I don't know the history of the actual site -- so maybe it was founded by women? -- but I expect that the name, like so many other internet things, is a result of people trying to be edgy rather than someone reclaiming a derogatory word used against their social group. The Z, too, suggests edginess.

Circling back to the professionalism angle, I expect that _will the industry take us seriously with this name?_ was not on the minds of the Gearslutz founders when they created it. Projects like this tend to grow beyond their original scope and sometimes have strange baggage as a result. I'm reminded of Cards Against Humanity, which is a game about being as offensive as possible, created by students just trying to make a fun (and edgy) game. The company -- because it has grown into a company -- now takes a generally pro-social justice stance and has actively purged problematic cards from the game deck. Which seems at odds with the game's original premise, but there you go: its nature changed as it grew.

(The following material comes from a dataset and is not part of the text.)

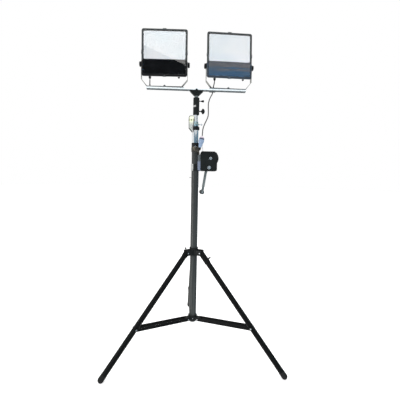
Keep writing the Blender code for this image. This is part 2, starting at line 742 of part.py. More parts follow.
def spigot_adapter(head):
    """The flared bracket under the bar, with the spigot that stands in the socket."""
    top, bottom, wide, narrow, edge = BAR_BOTTOM - GAP, 1.7000, 0.0435, 0.0118, 0.003
    outline = [(-wide, top), (-wide, top - edge), (-narrow, bottom), (narrow, bottom),
               (wide, top - edge), (wide, top)]
    made = plate("spigot_adapter", [outline], 0.026, head, "black_cast")
    spigot = rod("spigot", 0.0140, 0.072, (0, 0, 1.666), head, sides=24)
    tab = box("adapter_tab", (0.012, 0.003, 0.020), (0, -0.0160, 1.7355), head)
    foot_plate = box("adapter_foot", (0.014, 0.006, 0.010), (0, -0.0145, 1.7300), head)
    bolt = rod("adapter_bolt", 0.0042, 0.005, (0, -0.0195, 1.7415), head, axis="Y", sides=6)
    join(made, spigot, foot_plate, tab, bolt)


def yoke(name, frame):
    """A U strap bolted to the bar's top, its two arms ending beside the lamp's pivots."""
    base = STRAP / 2 + GAP
    flat, chamfer, pivot = 0.111, 0.044, PIVOT_HEIGHT - BAR_TOP
    top = pivot + 0.014
    half = [(flat, base), (YOKE_HALF, base + chamfer), (YOKE_HALF, top)]
    line = [(-x, z) for x, z in reversed(half)] + half
    strap = plate(f"{name}_yoke", [ribbon(line, STRAP)], 0.028, frame, "black_cast")
    for side in (-1, 1):
        hole = rod(f"{name}_arm_hole_{side}", 0.0055, 0.02, (side * YOKE_HALF, 0, pivot), frame,
                   axis="X", sides=16)
        cut(strap, hole)
    bolt = rod(f"{name}_yoke_bolt", 0.008, 0.006, (0, 0, base + STRAP / 2 + 0.0025), frame,
               sides=6)
    join(strap, bolt)


def lamp(name, tilt):
    """Bezel, glass, reflector and finned housing, in the frame of the lamp's pivots."""
    middle = LAMP_HEIGHT / 2 - PIVOT_UP
    rim, bezel_depth, bezel_place = 0.011, 0.012, -0.016
    outer = rounded(LAMP_WIDTH, LAMP_HEIGHT, 0.013, centre=(0, middle))
    window = rounded(LAMP_WIDTH - 2 * rim, LAMP_HEIGHT - 2 * rim, 0.009, centre=(0, middle))
    bezel = plate(f"{name}_bezel", [outer, window], bezel_depth, tilt, "black_cast",
                  location=(0, bezel_place, 0))
    side = LAMP_WIDTH / 2 - 0.0015
    lugs = [(0, middle + LAMP_HEIGHT / 2), (0, middle - LAMP_HEIGHT / 2), (side, middle),
            (-side, middle)]
    length, depth, height = 0.020, 0.010, 0.006
    for i, (x, z) in enumerate(lugs):
        size = (length, depth, height) if x == 0 else (height, depth, length)
        join(bezel, box(f"{name}_lug_{i}", size, (x, bezel_place, z), tilt, bevel=0.001))
    pane = rounded(LAMP_WIDTH - 2 * rim - 2 * GAP, LAMP_HEIGHT - 2 * rim - 2 * GAP, 0.0087,
                   centre=(0, middle))
    plate(f"{name}_glass", [pane], 0.004, tilt, "glass", location=(0, -0.0185, 0))
    plate(f"{name}_reflector", [pane], 0.005, tilt, "reflector", location=(0, -0.0135, 0))
    width, height, thickness = 0.271, 0.264, 0.036
    casting = rounded(width, height, 0.012, centre=(0, middle + 0.002))
    front = -0.0097
    housing = plate(f"{name}_housing", [casting], thickness, tilt, "black_cast",
                    location=(0, front + thickness / 2, 0))
    grooves, groove_width, pitch, depth = 11, 0.015, 0.023, 0.022
    for i in range(grooves):
        x = (i - (grooves - 1) / 2) * pitch
        groove = box(f"{name}_groove_{i}", (groove_width, depth, 0.210),
                     (x, front + thickness - depth / 2 + 0.001, middle + 0.005), tilt)
        cut(housing, groove)
    low, under = -PIVOT_UP, -0.0018  # the lamp's lower edge, and how far forward its fittings are
    gland = rod(f"{name}_gland", 0.0075, 0.034, (-0.093, under, low + 0.004), tilt, sides=16)
    vent = rod(f"{name}_vent", 0.006, 0.023, (0.092, under, low + 0.0095), tilt, sides=14)
    join(housing, gland, vent)


def side_knob(name, turning, side):
    """A round hand knob outside the yoke's arm, its stem through the arm."""
    profile = [(0, 0.0162), (0.013, 0.0162), (0.016, 0.0135), (0.016, 0.0065), (0.0145, 0.0048),
               (0.005, 0.0048), (0.005, 0), (0, 0)]
    turned(name, profile, turning, "black_plastic", rotation=(0, side * 90, 0), steps=16)


def lamps(head):
    for name, x in (("left", -LAMP_X), ("right", LAMP_X)):
        turn, lean = LAMP_POSE[name]
        swivel = empty(f"{name}_swivel", (x, 0, BAR_TOP), head, (0, 0, turn))
        yoke(name, swivel)
        tilt = empty(
            f"{name}_tilt", (0, 0, PIVOT_HEIGHT - BAR_TOP), swivel, (-lean, 0, 0)
        )
        lamp(name, tilt)
        for side, word in ((-1, "left"), (1, "right")):
            place = (side * (YOKE_HALF - KNOB_INSET), 0, PIVOT_HEIGHT - BAR_TOP)
            axis = empty(f"{name}_{word}_knob_axis", place, swivel)
            side_knob(f"{name}_lamp_{word}_knob", axis, side)


LEFT_LEAD = [(-0.2996, -0.0005, 1.7992), (-0.3000, 0.0030, 1.7900), (-0.3020, 0.0200, 1.7740),
             (-0.2990, 0.0252, 1.7570), (-0.2830, 0.0190, 1.7465), (-0.200, 0.0180, 1.7460),
             (-0.090, 0.0180, 1.7465), (0.020, 0.0180, 1.7460), (0.060, 0.0190, 1.7470),
             (0.0835, 0.0205, 1.7475)]
RIGHT_LEAD = [(0.1137, -0.0112, 1.8013), (0.1135, -0.0090, 1.7900), (0.1105, 0.0160, 1.7700),
              (0.1075, 0.0220, 1.7548)]
MAIN_LEAD = [(0.1060, 0.0215, 1.7370), (0.1055, 0.0205, 1.7335), (0.1035, 0.0140, 1.7240),
             (0.0930, -0.004, 1.7030), (0.0820, -0.022, 1.6760), (0.0750, -0.038, 1.6440),
             (0.0745, -0.050, 1.6050), (0.0735, -0.054, 1.5690), (0.0640, -0.055, 1.5420),
             (0.0520, -0.055, 1.5160), (0.0430, -0.055, 1.4900), (0.0400, -0.055, 1.4660),
             (0.0385, -0.055, 1.4420)]
PLUG_LEAN = 11.0


def leads(head):
    box("lead_junction", (0.040, 0.0140, 0.0140), (0.105, 0.0218, 1.7457), head,
        "black_plastic", bevel=0.002)
    wire("left_lead", smooth_route(LEFT_LEAD, LEAD_SPACING), LEAD_RADIUS, head, "cable")
    wire("right_lead", smooth_route(RIGHT_LEAD, LEAD_SPACING), LEAD_RADIUS, head, "cable")
    wire("main_lead", smooth_route(MAIN_LEAD, LEAD_SPACING), LEAD_RADIUS, head, "cable")
    tip = Vector(MAIN_LEAD[-1])
    profile = [(0, 0), (0.0115, 0), (0.012, -0.009), (0.016, -0.0092), (0.016, -0.018),
               (0.0175, -0.021), (0.0175, -0.031), (0.015, -0.050), (0.009, -0.078),
               (0.0075, -0.087), (0, -0.087)]
    turned("plug", profile, head, "plug_blue", location=tip - Vector((0, 0, 0.0042)),
           rotation=(0, PLUG_LEAN, 0))


# --- assembly --------------------------------------------------------------------------------


def build():
    stand = empty("stand", (0, MAST_Y, 0))
    tripod(stand)
    mast(stand)
    winch(stand)
    drum(empty("drum_frame", (DRUM_AXLE[0], 0, DRUM_AXLE[1]), stand))
    shaft = empty("crank_frame", (CRANK_AXLE[0], 0, CRANK_AXLE[1]), stand)
    tip = crank(shaft)
    crank_grip(empty("grip_frame", (tip[0], ARM_DEPTH + ARM / 2 + 0.0005, tip[1]), shaft))
    pulley("lower_pulley", 0.0115, 0.010, "steel",
           empty("lower_pulley_frame", (LOWER_PULLEY[0], 0, LOWER_PULLEY[1]), stand))
    lift = empty("middle_section", (0, 0, 0), stand)
    middle_section(lift)
    pulley("upper_pulley", 0.017, 0.013, "nylon",
           empty("upper_pulley_frame", (UPPER_PULLEY[0], 0, UPPER_PULLEY[1]), lift))
    lock_plunger(empty("plunger_frame", (0.0193, 0, PLUNGER_HEIGHT), lift))
    stage = empty("inner_section", (0, 0, 0), lift)
    inner_section(stage)
    spigot_screw(empty("spigot_screw_frame", (SOCKET_RADIUS + GAP, 0, SPIGOT_SCREW_HEIGHT), stage))
    socket_knob(empty("socket_knob_frame", (SOCKET_RADIUS + GAP, 0, SOCKET_KNOB_HEIGHT), stage))
    head = empty("head", (0, 0, 0), stage)
    crossbar(head)
    spigot_adapter(head)
    lamps(head)
    leads(head)


build()
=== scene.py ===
"""The looks of the twin LED work light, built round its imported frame. Units are metres."""

import json
import math

import bmesh
import bpy
from mathutils import Matrix, Vector


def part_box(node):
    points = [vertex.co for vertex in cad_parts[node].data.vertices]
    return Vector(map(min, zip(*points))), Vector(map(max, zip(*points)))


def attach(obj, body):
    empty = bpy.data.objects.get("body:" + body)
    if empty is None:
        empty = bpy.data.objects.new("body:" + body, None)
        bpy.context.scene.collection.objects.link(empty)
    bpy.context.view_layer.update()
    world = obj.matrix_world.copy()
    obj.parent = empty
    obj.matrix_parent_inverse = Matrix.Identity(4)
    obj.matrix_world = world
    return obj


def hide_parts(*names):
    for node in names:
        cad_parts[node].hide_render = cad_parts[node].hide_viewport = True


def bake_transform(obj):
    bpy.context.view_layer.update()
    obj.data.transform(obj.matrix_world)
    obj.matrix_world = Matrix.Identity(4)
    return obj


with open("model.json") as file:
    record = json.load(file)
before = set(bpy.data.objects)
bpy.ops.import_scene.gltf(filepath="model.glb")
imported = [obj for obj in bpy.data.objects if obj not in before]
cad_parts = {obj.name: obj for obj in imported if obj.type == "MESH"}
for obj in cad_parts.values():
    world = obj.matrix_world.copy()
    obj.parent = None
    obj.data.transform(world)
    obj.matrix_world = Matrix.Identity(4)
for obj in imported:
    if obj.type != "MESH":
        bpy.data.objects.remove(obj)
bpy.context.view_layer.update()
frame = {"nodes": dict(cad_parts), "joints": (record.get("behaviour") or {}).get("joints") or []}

JOINTS = {joint["name"]: joint for joint in frame["joints"]}


def middle(node):
    low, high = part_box(node)
    return (low + high) / 2


def extent(node):
    low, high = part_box(node)
    return high - low


def pivot(joint):
    return Vector(JOINTS[joint]["pos_m"])


def axis_of(joint):
    return Vector(JOINTS[joint]["axis"]).normalized()


MAST = Vector((middle("outer_tube").x, middle("outer_tube").y, 0))


def by_mast(x, y, z):
    """A place given from the mast's axis."""
    return MAST + Vector((x, y, z))


def mm(*points):
    """Points given in millimetres."""
    return [tuple(value / 1000 for value in point) for point in points]


def shift(place):
    return Matrix.Translation(Vector(place))


def along(place, direction, spin=0.0):
    """The frame at a place whose third axis points in a direction."""
    turn = Vector(direction).to_track_quat("Z", "Y").to_matrix().to_4x4()
    return shift(place) @ turn @ Matrix.Rotation(math.radians(spin), 4, "Z")


AT_MAST = shift(MAST)
UPRIGHT = Matrix.Rotation(math.radians(90), 4, "X")
FRONTWARD, RIGHTWARD = (0, -1, 0), (1, 0, 0)
SIDES = (("left", -1), ("right", 1))
ENDS = (("front", -1), ("back", 1))


# --- materials -------------------------------------------------------------------------------


def linear(colour):
    """An sRGB colour of 0 to 255 as the shader's linear one."""
    parts = [value / 255 for value in colour]
    return [c / 12.92 if c <= 0.04045 else ((c + 0.055) / 1.055) ** 2.4 for c in parts]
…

Another example -- Overclocked ReMix is a video game music fan site. Back in the day, there used to be an almost completely unmoderated section of the forum which functioned exactly as you would expect an unmoderated section of a forum to function. The site admins eventually decided it was a liability and deleted the unmoderated forum, which caused a huge uproar in the community. But if you look at the site now: it's professional enough to have put together commercial soundtrack releases by working with actual video game publishers, and it's almost inconceivable that it would have an unmoderated forum in its current form. The site's mission evolved, and that involved sanding off the rough edges.

So maybe Gearslutz has reached a point where future growth and standing in the industry would be helped by losing the edgy name. I don't know. But it's pretty clear that changing the name would piss off a large number of users. These sorts of changes always do, and so they shouldn't be made lightly. But it also potentially makes the community a bit more welcoming to women and to people who generally find the name juvenile and embarrassing.

Me personally? I would be more likely to involve myself in the community if they changed the name. It's not that I find the use of _slutz_ offensive, but rather that the use of a presumably edgy _slutz_ here signals to me that they take a particular approach to community-building that prioritizes people's right to be edgy, which usually means that harassment of women and minorities is moderated laxly if at all. Whether that's actually true of the site, I have no idea -- I'm not a member and only go there sporadically. But that's what the name suggests to me, and I don't have any interest in being a part of that kind of community. So I think it's a marketing liability if nothing else.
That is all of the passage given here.